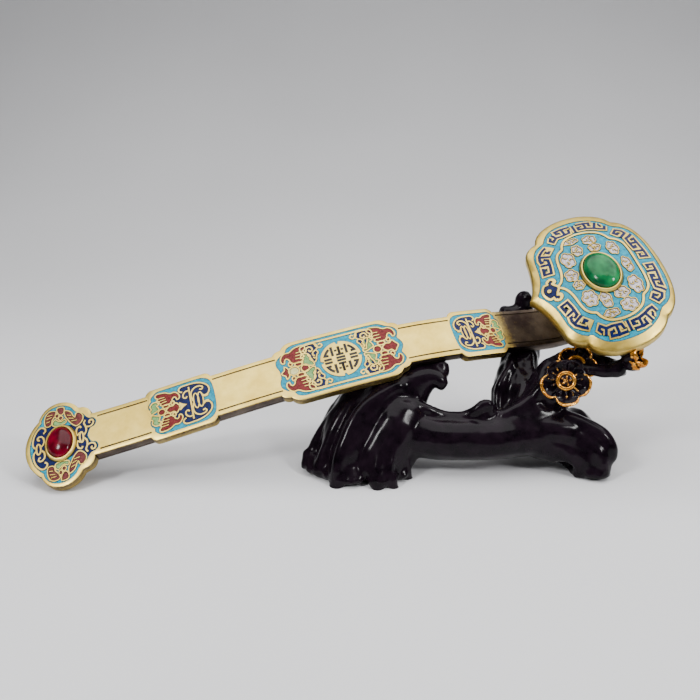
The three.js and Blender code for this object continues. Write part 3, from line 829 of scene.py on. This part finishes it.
# Each white cloud: its middle and its half lengths along and across
CLOUDS = [
    (27.4, 4.2, 3.8, 4.4), (28.6, -3.6, 3.2, 3.2), (30, 15.5, 3.9, 5.8), (37.6, 20.2, 3.1, 4.2),
    (37, 28.3, 4.6, 2.2), (47.6, 25.4, 4, 3.6), (48, 18.6, 3.6, 3), (57.6, 14.6, 3.2, 5.4),
    (60.2, 0.4, 2.7, 5.8), (58.4, -14.2, 3.9, 6.2), (48.6, -17, 4.6, 3.8), (49.4, -25.6, 5, 4.4),
    (38.4, -18.4, 3.1, 5.6), (30.6, -14.4, 4.4, 5.6), (37.8, -27.6, 4.6, 2.6),
]


# A cloud's lobes, and its curls: radians from one to the next, how far out, radius, and degrees run round
CLOUD_BASE, CLOUD_LOBE = 0.78, 0.24
CURL_STEP, CURL_OUT, CURL_RADIUS, CURL_ARC = 2.1, 0.45, 0.9, 230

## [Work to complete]
Set down all of the data above, word for word.

## [Written reply]
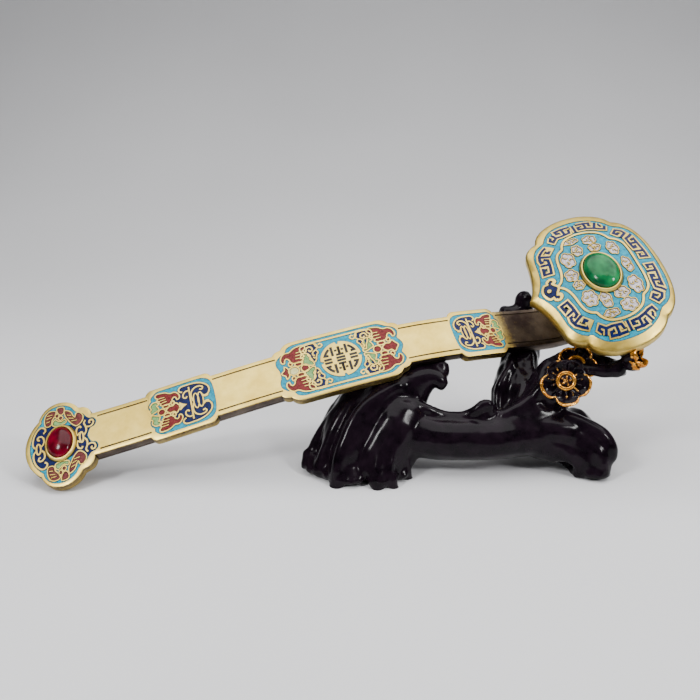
The three.js and Blender code for this object continues. Write part 3, from line 829 of scene.py on. This part finishes it.
# Each white cloud: its middle and its half lengths along and across
CLOUDS = [
    (27.4, 4.2, 3.8, 4.4), (28.6, -3.6, 3.2, 3.2), (30, 15.5, 3.9, 5.8), (37.6, 20.2, 3.1, 4.2),
    (37, 28.3, 4.6, 2.2), (47.6, 25.4, 4, 3.6), (48, 18.6, 3.6, 3), (57.6, 14.6, 3.2, 5.4),
    (60.2, 0.4, 2.7, 5.8), (58.4, -14.2, 3.9, 6.2), (48.6, -17, 4.6, 3.8), (49.4, -25.6, 5, 4.4),
    (38.4, -18.4, 3.1, 5.6), (30.6, -14.4, 4.4, 5.6), (37.8, -27.6, 4.6, 2.6),
]


# A cloud's lobes, and its curls: radians from one to the next, how far out, radius, and degrees run round
CLOUD_BASE, CLOUD_LOBE = 0.78, 0.24
CURL_STEP, CURL_OUT, CURL_RADIUS, CURL_ARC = 2.1, 0.45, 0.9, 230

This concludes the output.